__Problem__
Reproduce each line of the material precisely.

__Stored data__
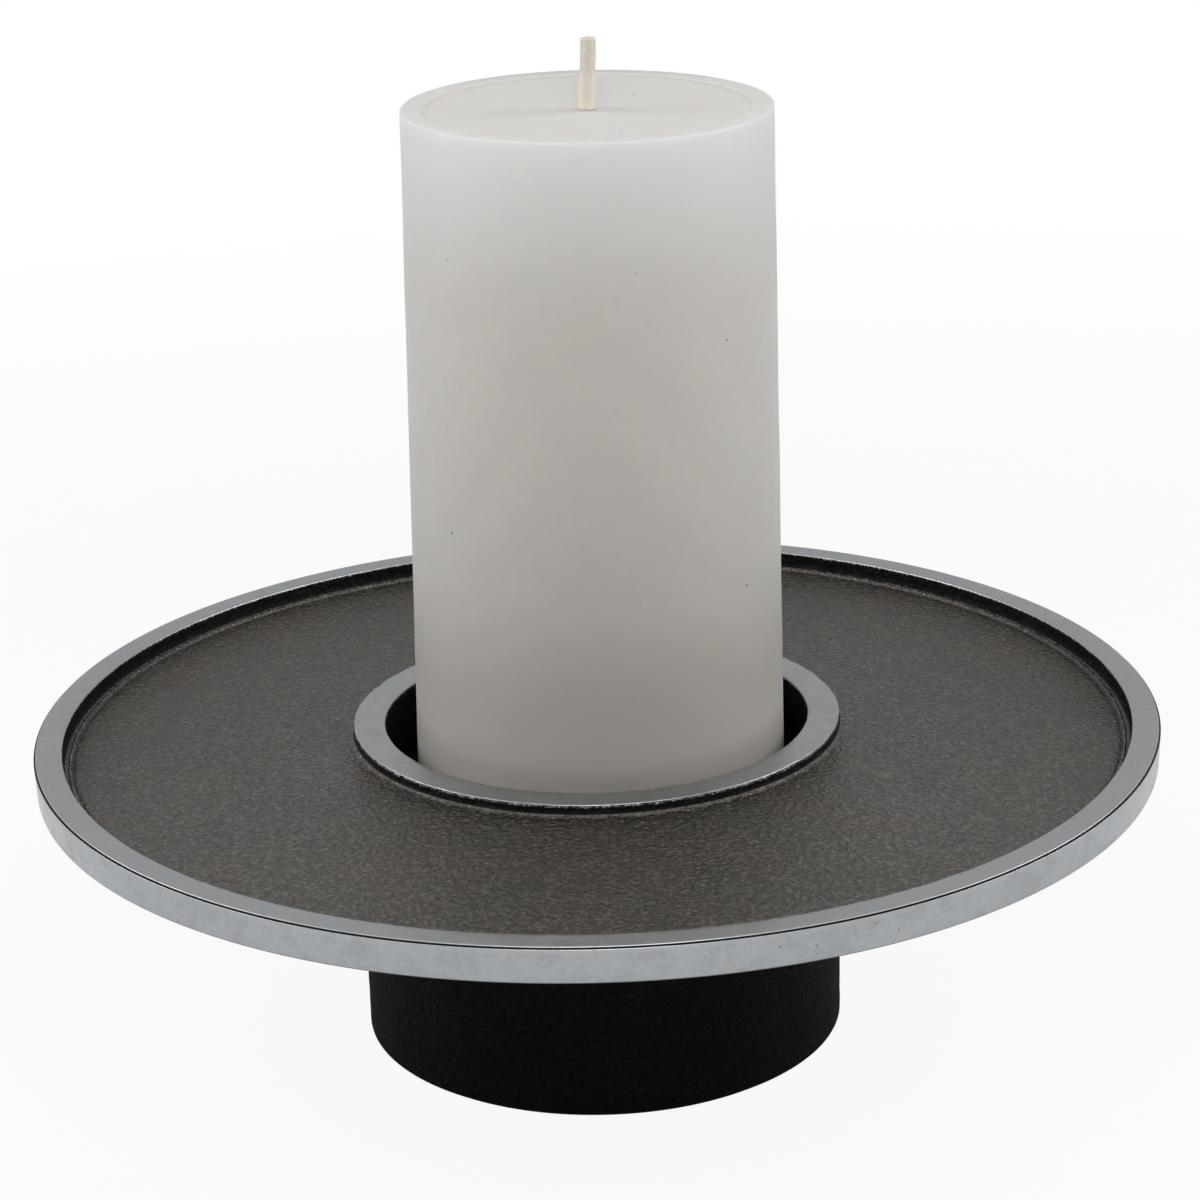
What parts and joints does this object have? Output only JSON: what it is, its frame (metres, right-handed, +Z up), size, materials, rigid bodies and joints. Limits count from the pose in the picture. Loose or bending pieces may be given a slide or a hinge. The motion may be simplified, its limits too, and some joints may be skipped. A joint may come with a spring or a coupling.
{
  "type": "candle plate",
  "caption": "Round cast aluminium candle plate with a bright turned rim, dark textured dish, raised cup ring and hollow foot, carrying a removable white pillar candle.",
  "frame": {"origin": "on the plate's turning axis, at the level of the table under the felt ring", "axes": "+Z up along the turning axis, the way the candle lifts out; -Y is the side that the picture shows"},
  "size_m": [0.25, 0.25, 0.2253],
  "materials": {
    "coated_casting": "black satin coat over the sand-cast skin, with the rim face, rim top and ring top turned bare and bright",
    "felt": "dense black felt",
    "wax": "off-white candle wax, satin, slightly translucent",
    "wick_cotton": "waxed braided cotton, unburnt",
    "tinplate": "plain stamped tinplate"
  },
  "bodies": {
    "plate": {"plate_casting": "coated_casting", "felt_ring": "felt"},
    "candle": {"candle_wax": "wax", "candle_wick": "wick_cotton", "wick_tin": "tinplate"}
  },
  "joints": [
    {"name": "candle_lift", "type": "slide", "parent": "plate", "child": "candle", "axis": [0, 0, 1], "range_m": [0, 0.03]}
  ]
}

__Response below__
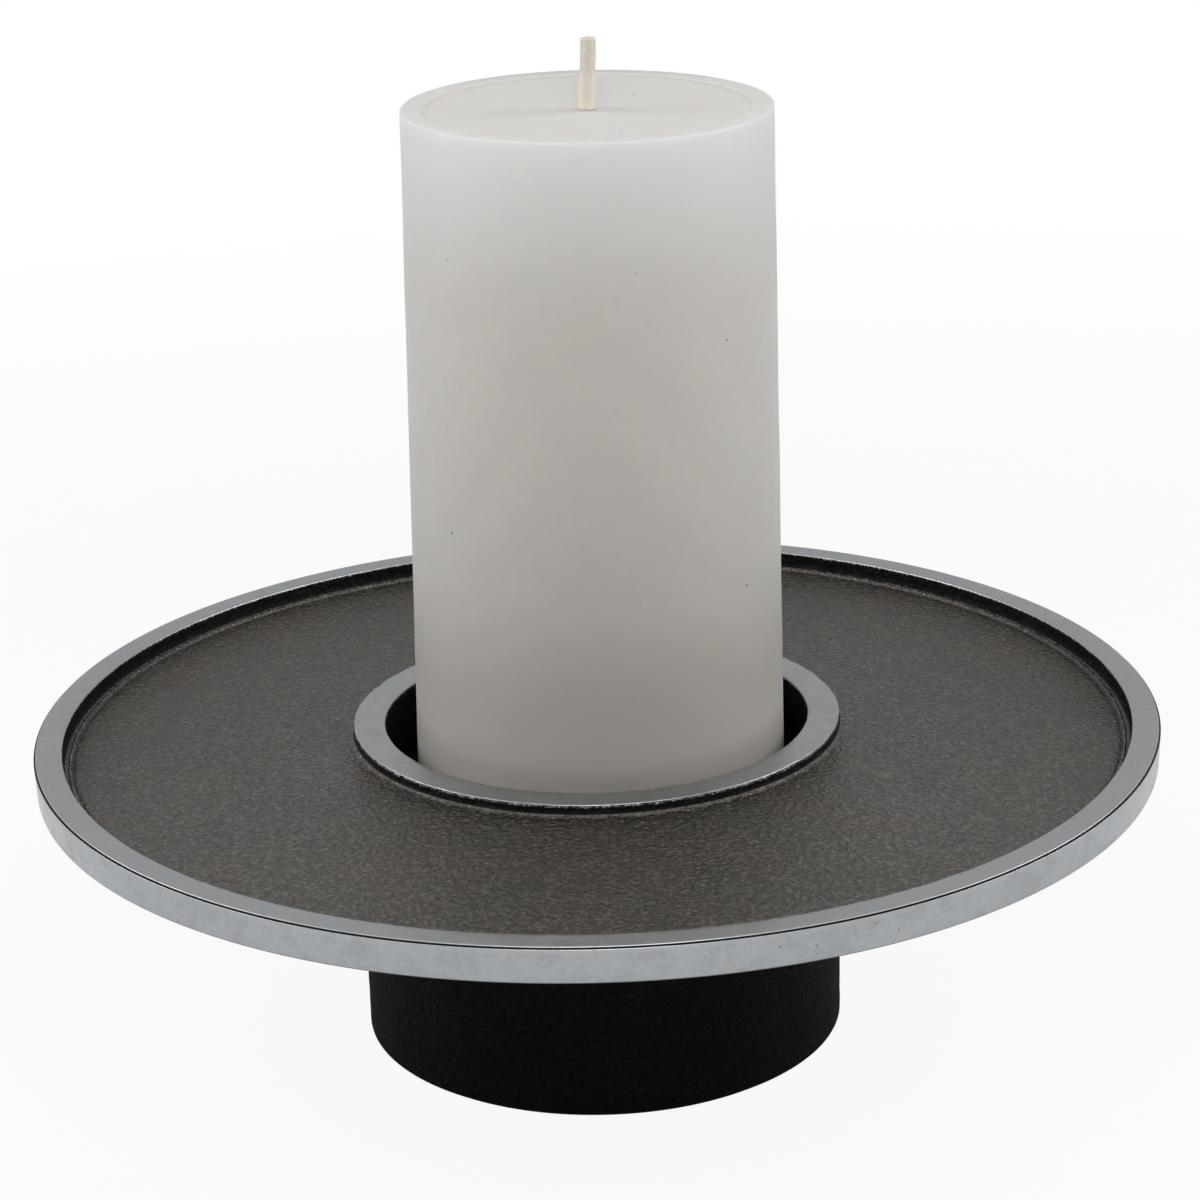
What parts and joints does this object have? Output only JSON: what it is, its frame (metres, right-handed, +Z up), size, materials, rigid bodies and joints. Limits count from the pose in the picture. Loose or bending pieces may be given a slide or a hinge. The motion may be simplified, its limits too, and some joints may be skipped. A joint may come with a spring or a coupling.
{
  "type": "candle plate",
  "caption": "Round cast aluminium candle plate with a bright turned rim, dark textured dish, raised cup ring and hollow foot, carrying a removable white pillar candle.",
  "frame": {"origin": "on the plate's turning axis, at the level of the table under the felt ring", "axes": "+Z up along the turning axis, the way the candle lifts out; -Y is the side that the picture shows"},
  "size_m": [0.25, 0.25, 0.2253],
  "materials": {
    "coated_casting": "black satin coat over the sand-cast skin, with the rim face, rim top and ring top turned bare and bright",
    "felt": "dense black felt",
    "wax": "off-white candle wax, satin, slightly translucent",
    "wick_cotton": "waxed braided cotton, unburnt",
    "tinplate": "plain stamped tinplate"
  },
  "bodies": {
    "plate": {"plate_casting": "coated_casting", "felt_ring": "felt"},
    "candle": {"candle_wax": "wax", "candle_wick": "wick_cotton", "wick_tin": "tinplate"}
  },
  "joints": [
    {"name": "candle_lift", "type": "slide", "parent": "plate", "child": "candle", "axis": [0, 0, 1], "range_m": [0, 0.03]}
  ]
}